Additively manufactured copper alloy with heterogeneous nanoprecipitates-dislocation architecture for superior strength-ductility-conductivity synergy

Abstract

Employing a single strategy that overcomes the strength-ductility-conductivity trade-off in copper alloys has proven to be challenging. In this study, we introduced a novel heterogeneous nanoprecipitate–dislocation (HND) architecture in CuCrNb alloy consisting of a multi-modal core–shell grain structure and an interconnected dislocation network pinned by abundant nanoprecipitates. Our CuCrNb-HND alloy exhibited superior strength–ductility synergy at both room and elevated temperatures. In particular, aging treatment-induced high-density coherent Cr secondary nanoprecipitates into the HND skeleton endowed the CuCrNb-HND450 alloy with a high tensile strength of over 1 GPa and a conductivity of ∼50%, surpassing those of most of the reported additively manufactured copper alloys. An in situ transmission electron microscopy heating experiment revealed the superior thermal stability of the HND architecture.

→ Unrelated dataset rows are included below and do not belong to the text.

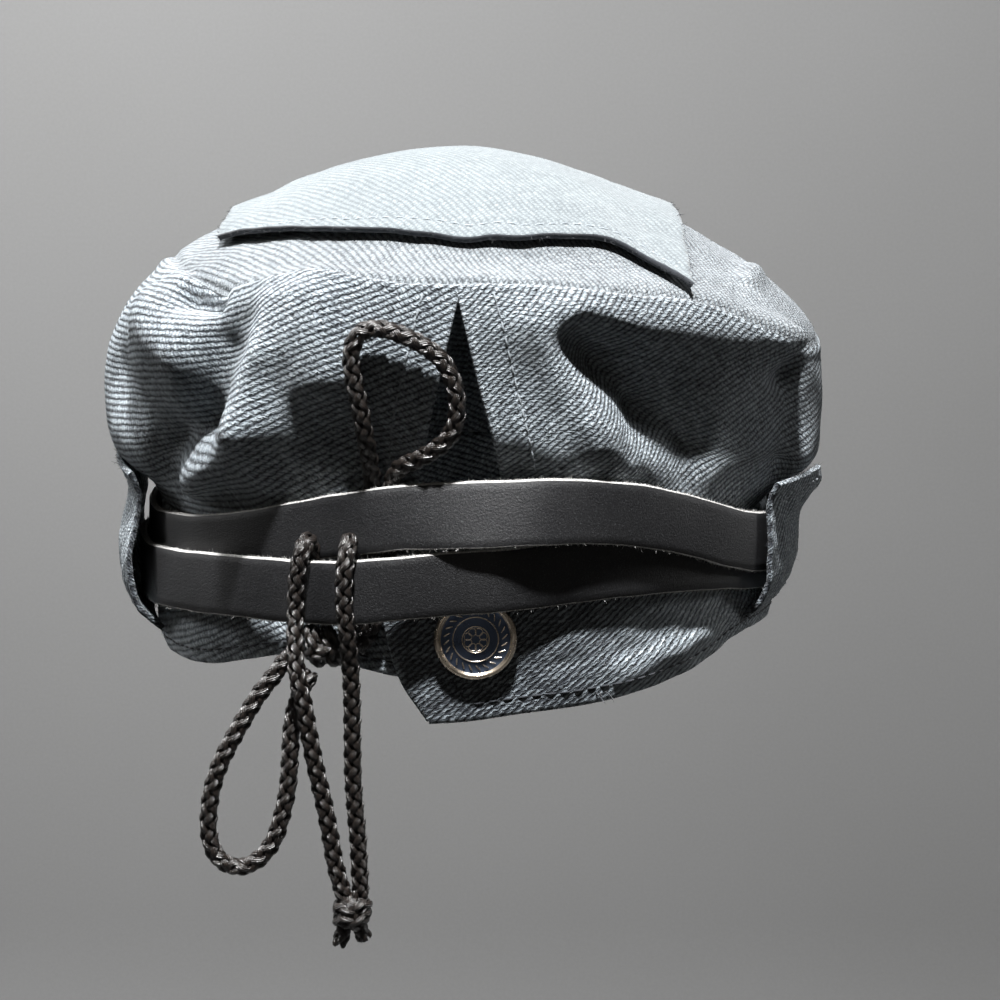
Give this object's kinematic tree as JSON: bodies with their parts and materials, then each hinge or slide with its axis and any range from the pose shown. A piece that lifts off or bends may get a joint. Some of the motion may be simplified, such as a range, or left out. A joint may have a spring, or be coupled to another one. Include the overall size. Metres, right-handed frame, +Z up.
{
  "type": "biker cap",
  "caption": "Denim biker cap with a full crown, raw-edged top panel, crossed leather straps, snap tab and a tied cord at the back.",
  "frame": {"origin": "centre of the head opening, level with the lowest point of the hem", "axes": "+Z up the head, +Y forward over the peak, +X to the right of the person wearing it"},
  "size_m": [0.1977, 0.2594, 0.1889],
  "materials": {
    "denim": "coarse washed grey-blue twill",
    "denim_top": "sun-faded grey-blue twill with raw edges",
    "leather": "black satin with pale cut edges",
    "nickel": "polished with a dark blue face",
    "cord": "glossy round braid"
  },
  "bodies": {
    "root": {"crown": "denim", "top_panel": "denim_top", "band": "denim", "strap_upper": "leather", "strap_lower": "leather", "loop_left": "denim", "loop_right": "denim", "peak": "denim", "button": "nickel", "cord_loop_up": "cord", "cord_loop_down": "cord", "cord_end_left": "cord", "cord_end_right": "cord", "bow_knot": "cord", "end_knot": "cord"}
  },
  "joints": []
}
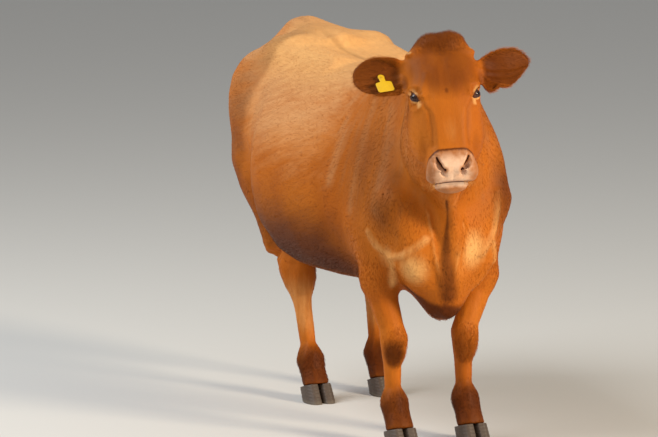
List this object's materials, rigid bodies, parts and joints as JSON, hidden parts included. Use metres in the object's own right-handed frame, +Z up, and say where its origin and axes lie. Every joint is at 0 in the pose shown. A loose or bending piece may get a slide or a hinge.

Hierarchical strengthening contributed to the enhancement of mechanical properties. At the micrometer scale, the harmonic grain structure with a strong fine-grained shell and a ductile coarse-grained core effectively improved mechanical properties by suppressing localized plastic deformation. At the nanometer scale, the synergistic effect of the nanoprecipitate–dislocation network further improved the alloy strength by slowing down dislocation movement. Overall, our proposed HND architecture provides an efficient pathway for developing high-strength and high-conductivity copper alloys.